In line with this process, the JPVP precedent would start before the grammatical level with speech sounds and then "mere words" as a jargon or global core vocabulary. Beginning at the less-controversial level of words would also use the advantage that more or less every culture uses words to identify objects or concepts. (The main exception to this use of words is in polysynthetic languages, where they tend to be used in fixed sequences with other words, or with several morphemes per word - to use a more technical definition. However, although the mother-tongues of these cultures may continue to be polysynthetic, their indigenous populations are becoming well aware of the wider world which ascribes cash value to individual separable objects and therefore treats words accordingly.)

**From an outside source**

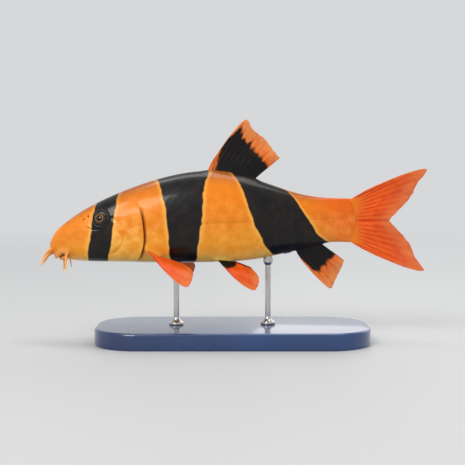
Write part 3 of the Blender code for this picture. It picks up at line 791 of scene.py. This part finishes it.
def buildFinMaterial(name, colours):
    finish, tree, shader = newMaterial(
        name, Coat_Weight=0.25, Coat_Roughness=0.2, Coat_IOR=1.33, Specular_IOR_Level=0.14, Subsurface_Weight=0.08,
        Subsurface_Radius=(1.0, 0.3, 0.1), Subsurface_Scale=0.0008,
    )
    share, run, ray = mark(tree, "share"), mark(tree, "run"), mark(tree, "ray")
    darkness, between, across = mark(tree, "dark"), mark(tree, "between"), mark(tree, "across")
    where = place(tree)
    alongRays = addNode(tree, "ShaderNodeCombineXYZ", {"X": across, "Y": calc(tree, "MULTIPLY", run, 0.22)}).outputs[0]
    streaks = noise(tree, alongRays, 0.75, detail=3.0)
    fine = noise(tree, where, 1500.0, detail=2.0)
    joints = useGroup(tree, jointGroup, Run=run, Length=0.85)
    colour = blendColour(tree, step(tree, share, 0.0, 0.3), colours["root"], colours["middle"])
    colour = blendColour(tree, step(tree, share, 0.62, 1.0), colour, colours["margin"])
    web = calc(tree, "MULTIPLY", between, 0.5)
    colour = blendColour(tree, web, colour, colours["margin"])
    rayColour = blendColour(tree, step(tree, share, 0.3, 1.0), colours["ray"], colours["middle"])
    rayColour = blendColour(tree, calc(tree, "MULTIPLY", joints["Line"], 0.35), rayColour, colours["margin"])
    rayShare = calc(tree, "MULTIPLY", calc(tree, "MULTIPLY", ray, 0.85), step(tree, share, -0.02, 0.2))
    colour = blendColour(tree, rayShare, colour, rayColour)
    deeper = calc(tree, "MULTIPLY", step(tree, streaks, 0.42, 0.72), step(tree, share, 0.02, 0.35))
    colour = blendColour(tree, calc(tree, "MULTIPLY", deeper, 0.5), colour, colours["ray"])
    specks = useGroup(tree, speckleGroup, Size=0.3, Density=0.4)
    colour = blendColour(tree, calc(tree, "MULTIPLY", specks["Mask"], 0.3), colour, colours["dark"])
    level = calc(tree, "ADD", darkness, calc(tree, "MULTIPLY", calc(tree, "SUBTRACT", streaks, 0.5), 0.9))
    shade = step(tree, level, 0.30, 0.66)
    dark = blendColour(tree, calc(tree, "MULTIPLY", ray, 0.8), colours["dark"], colours["darkRay"])
    colour = blendColour(tree, shade, colour, dark)
    put(tree, shader["Base Color"], colour)
    put(tree, shader["Roughness"], calc(tree, "MULTIPLY_ADD", fine, 0.2, 0.32))
    clear = calc(tree, "MULTIPLY", step(tree, share, 0.35, 1.0), calc(tree, "SUBTRACT", 1.0, ray))
    clear = calc(tree, "MULTIPLY", clear, calc(tree, "SUBTRACT", 1.0, shade))
    put(tree, shader["Alpha"], calc(tree, "MULTIPLY_ADD", clear, -0.26, 1.0))
    height = calc(tree, "MULTIPLY", calc(tree, "MULTIPLY", joints["Height"], ray), 0.8)
    height = calc(tree, "ADD", height, calc(tree, "MULTIPLY", fine, 0.4))
    setBump(tree, shader, height, 0.35, 0.00005)
    return finish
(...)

The phrase "less-controversial" is used because foreign words are sometimes subject to political opposition, albeit much less so than is a foreign language complete with grammar. Moreover, even though certain words may still be officially discouraged or prohibited in favour of local equivalents, this is rarely done with much rigour nowadays, since it is known very well that words cannot be suppressed in the same way as entire languages. Indeed, suppression is likely to have the opposite effect, and on the whole foreign words or their transliterations find no resistance or are actually prized: the very mechanism that is already establishing the beginning of an international core vocabulary through words like "hotel, taksi, dolar, banco" etc.. Moreover, the very concept of a properly-constituted and equitable IAL should continue to allay suspicion, and gradually banish the very notion of "foreignness".